"Step Up" Has Hollywood Freaked Out
Despite having spent much of yesterday in bed, ailing, aching and kvetching, yours truly rallied at the end of the day and went to his long-scheduled drinks meeting with a one of his favorite Hollywood talent agents.
No names, of course, but our topic of conversation settled on the rather astonishing performance of "Step Up," the Disney release that cost $12 million and made more than $20 last weekend alone.
Per Box Office Mojo,
"Mixing ballet and hip-hop moves, 'Step Up' brought in a lively $20.7 million at 2,467 theaters. Buena Vista's $12 million dance picture delivered the sub-genre's highest-grossing start since the similarly-themed 'Save the Last Dance' in 2001 and showed a considerable improvement on the previous mash-up, 'Take the Lead,' which disappointed this past spring."
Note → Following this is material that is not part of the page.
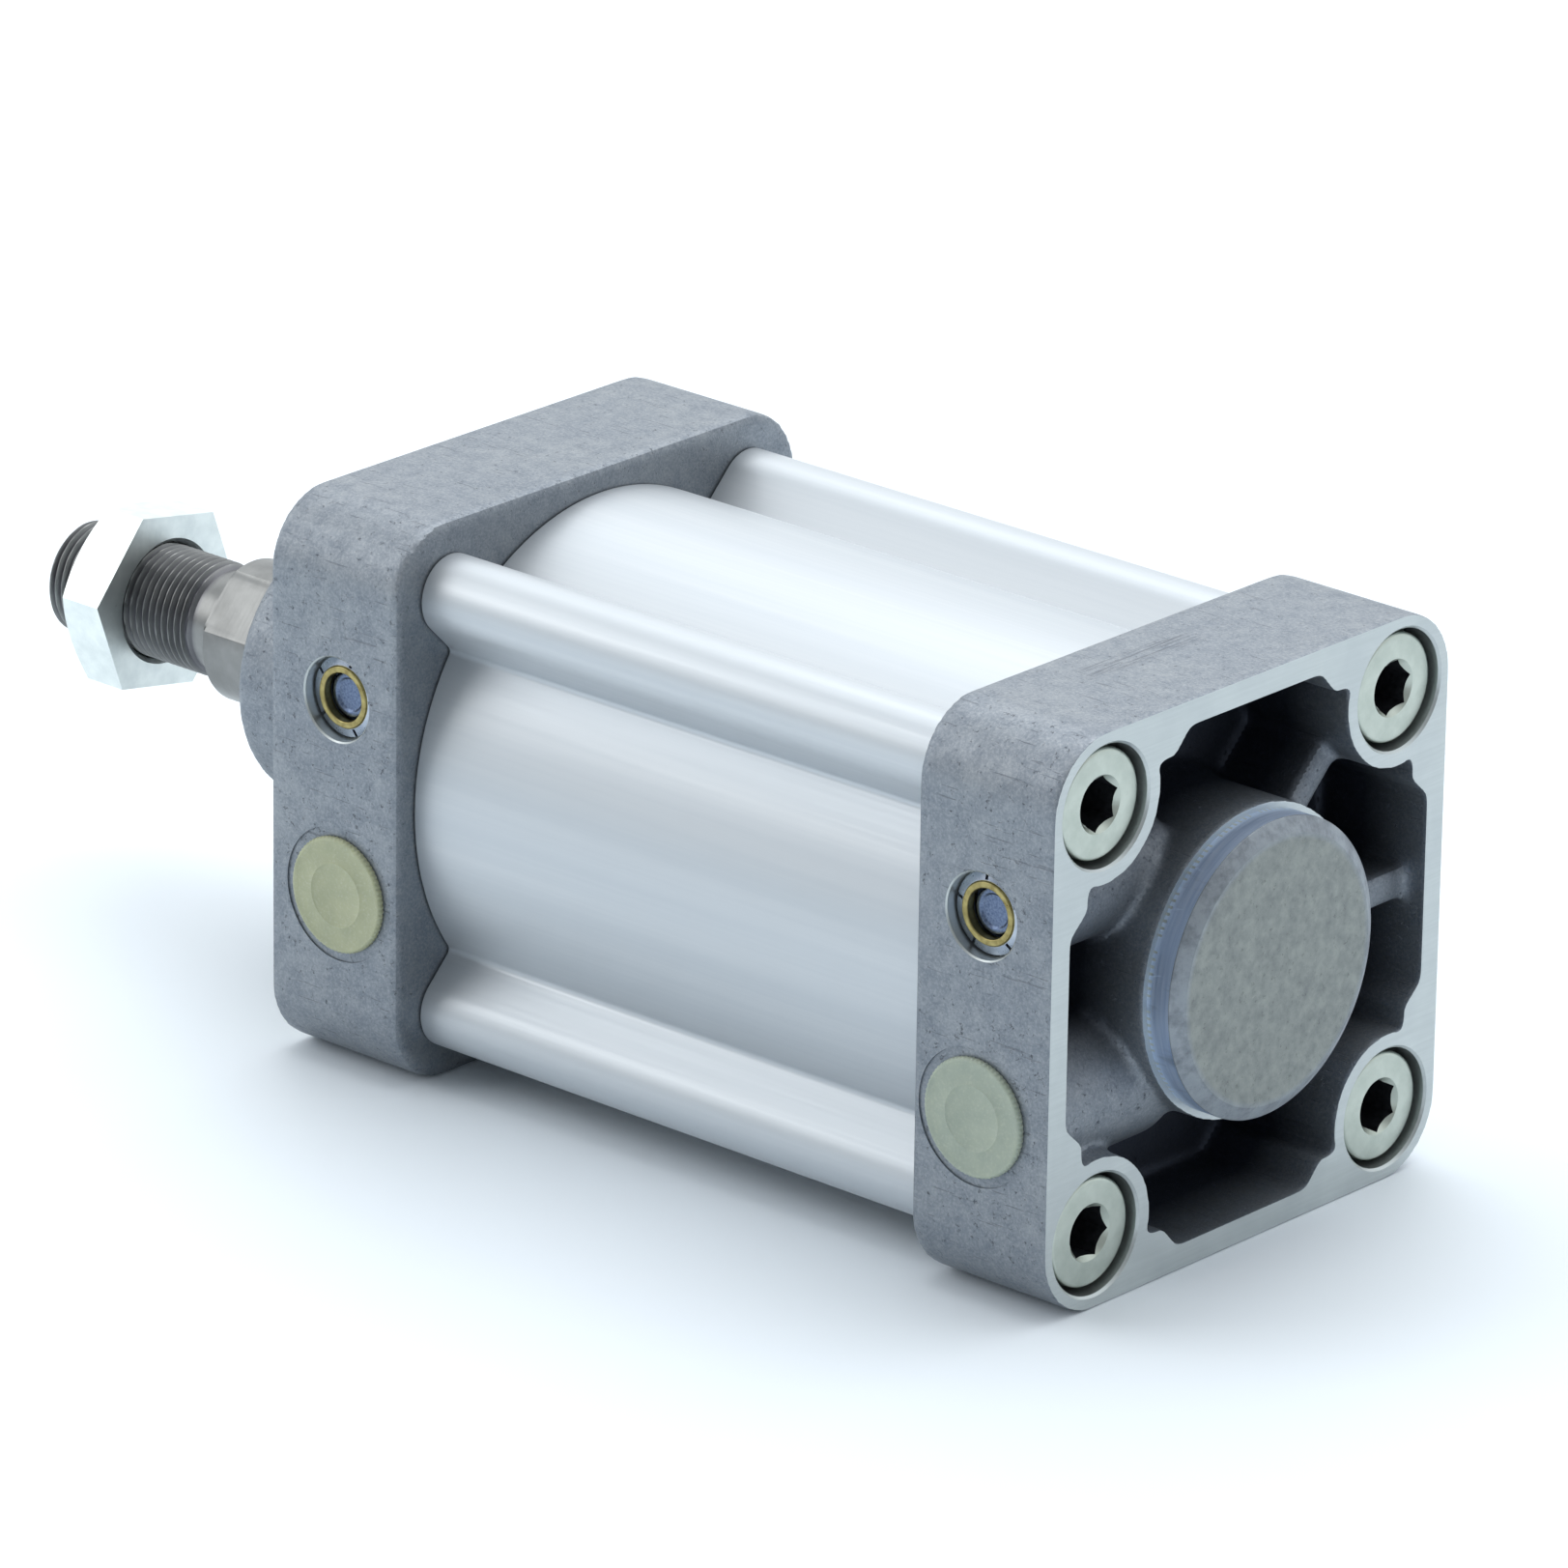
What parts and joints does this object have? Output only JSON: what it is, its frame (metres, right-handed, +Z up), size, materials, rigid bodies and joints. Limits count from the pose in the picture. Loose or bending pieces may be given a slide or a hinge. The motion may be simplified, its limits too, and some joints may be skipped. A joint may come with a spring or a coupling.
{
  "type": "pneumatic cylinder",
  "caption": "Double-acting pneumatic cylinder with cast square end caps, profile barrel, threaded piston rod with locknut, and cushion adjusting screws.",
  "frame": {"origin": "centre of the rear boss's flat end face, on the cylinder's axis", "axes": "+X along the cylinder's axis from the rod towards the rear cap, air ports on the -Y side, +Z up"},
  "size_m": [0.266, 0.0976, 0.0968],
  "materials": {
    "cast_aluminium": "die-cast aluminium, matte grey-blue, fine mottling; machined faces satin",
    "barrel_anodised": "satin silver anodised extruded aluminium",
    "zinc_screw": "pale greenish silver zinc plating, satin",
    "nut_zinc": "bright blue-white zinc plating, glossy",
    "rod_steel": "ground steel, thread brown-grey",
    "brass_ring": "yellow brass, slightly worn",
    "adjuster_steel": "grey-blue steel",
    "plug_plastic": "pale yellow-green moulded plastic",
    "seal_rubber": "black elastomer",
    "bush_bronze": "sintered bronze",
    "piston_aluminium": "turned aluminium",
    "guide_plastic": "dark bearing plastic",
    "magnet_ferrite": "plastic-bonded ferrite"
  },
  "bodies": {
    "cylinder_body": {"barrel": "barrel_anodised", "front_barrel_seal": "seal_rubber", "front_cap": "cast_aluminium", "front_cap_screw_1": "zinc_screw", "front_cap_screw_2": "zinc_screw", "front_cap_screw_3": "zinc_screw", "front_cap_screw_4": "zinc_screw", "front_cushion_seal": "seal_rubber", "front_retaining_ring": "brass_ring", "rear_barrel_seal": "seal_rubber", "rear_cap": "cast_aluminium", "rear_cap_screw_1": "zinc_screw", "rear_cap_screw_2": "zinc_screw", "rear_cap_screw_3": "zinc_screw", "rear_cap_screw_4": "zinc_screw", "rear_cushion_seal": "seal_rubber", "rear_retaining_ring": "brass_ring", "rod_bearing_bush": "bush_bronze", "rod_wiper_seal": "seal_rubber"},
    "piston_seals": {"piston_guide_ring": "guide_plastic", "rear_piston_seal": "seal_rubber", "front_piston_seal": "seal_rubber"},
    "rod": {"piston_rod": "rod_steel", "rear_piston_half": "piston_aluminium", "front_piston_half": "piston_aluminium", "rear_cushion_sleeve": "piston_aluminium", "front_cushion_sleeve": "piston_aluminium", "piston_magnet_ring": "magnet_ferrite", "piston_nut": "nut_zinc", "piston_bore_seal": "seal_rubber"},
    "lock_nut": {"rod_lock_nut": "nut_zinc"},
    "rear_adjuster_seal": {"rear_cushion_screw_seal": "seal_rubber"},
    "rear_adjuster": {"rear_cushion_screw": "adjuster_steel"},
    "rear_plug": {"rear_port_plug": "plug_plastic"},
    "front_adjuster_seal": {"front_cushion_screw_seal": "seal_rubber"},
    "front_adjuster": {"front_cushion_screw": "adjuster_steel"},
    "front_plug": {"front_port_plug": "plug_plastic"}
  },
  "joints": [
    {"name": "rod_slide", "type": "slide", "parent": "cylinder_body", "child": "piston_seals", "axis": [-1, 0, 0], "range_m": [-0.006, 0.034]},
    {"name": "rod_turn", "type": "hinge", "parent": "piston_seals", "child": "rod", "pos_m": [-0.2, 0, 0], "axis": [-1, 0, 0], "continuous": true},
    {"name": "lock_nut_turn", "type": "hinge", "parent": "rod", "child": "lock_nut", "pos_m": [-0.251, 0, 0], "axis": [-1, 0, 0], "continuous": true},
    {"name": "rear_adjuster_travel", "type": "slide", "parent": "cylinder_body", "child": "rear_adjuster_seal", "axis": [0, -1, 0], "range_m": [-0.00101, 0.00121]},
    {"name": "rear_adjuster_turn", "type": "hinge", "parent": "rear_adjuster_seal", "child": "rear_adjuster", "pos_m": [-0.0205, -0.04, 0.0173], "axis": [0, -1, 0], "range_deg": [-450, 540]},
    {"name": "rear_plug_pull", "type": "slide", "parent": "cylinder_body", "child": "rear_plug", "axis": [0, -1, 0], "range_m": [0, 0.012]},
    {"name": "front_adjuster_travel", "type": "slide", "parent": "cylinder_body", "child": "front_adjuster_seal", "axis": [0, -1, 0], "range_m": [-0.00101, 0.00121]},
    {"name": "front_adjuster_turn", "type": "hinge", "parent": "front_adjuster_seal", "child": "front_adjuster", "pos_m": [-0.1595, -0.04, 0.0173], "axis": [0, -1, 0], "range_deg": [-450, 540]},
    {"name": "front_plug_pull", "type": "slide", "parent": "cylinder_body", "child": "front_plug", "axis": [0, -1, 0], "range_m": [0, 0.012]}
  ],
  "couplings": [
    {"joint": "rear_adjuster_travel", "follows": "rear_adjuster_turn", "m_per_rad": 0.00012732},
    {"joint": "front_adjuster_travel", "follows": "front_adjuster_turn", "m_per_rad": 0.00012732}
  ]
}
And why was my agent pal so spooked?
As he put it,
"If you'd been here in 2001 and said, 'In five years, Tom Cruise and Mel Gibson's careers will be on roller skates.' I, and everyone like me, would have laughed at you. But look at 'Step Up': What's the lesson here? I'm supposed to sign Channing Tatum? Please. That movie had no one in it, and look what it did. The studios don't want to pay big stars anymore, and signing Channing Tatum just means that the studios will find another nobody. It's a scary time for the movie business."
A quick look at the box office suggest he might be right. Oliver Stone's "World Trade Center" - with Nicolas Cage in the lead role - cost five times as much, and made $2 million less this weekend, which was solid, but not spectacular. The Tim Allen vehicle, "Zoom," finished dismally, too.
Disney has already signaled that it plans to do more of the above, while Paramount has reduced Cruise's production deal and tossed him off the lot. MGM is essentially a shell company that releases movies other people paid for.
Which is why I was shocked that as I drank my Heineken, my agent pal was drinking Evian. In this environment, I'd be asking the waitresses at L' Ermitage for something a little stiffer.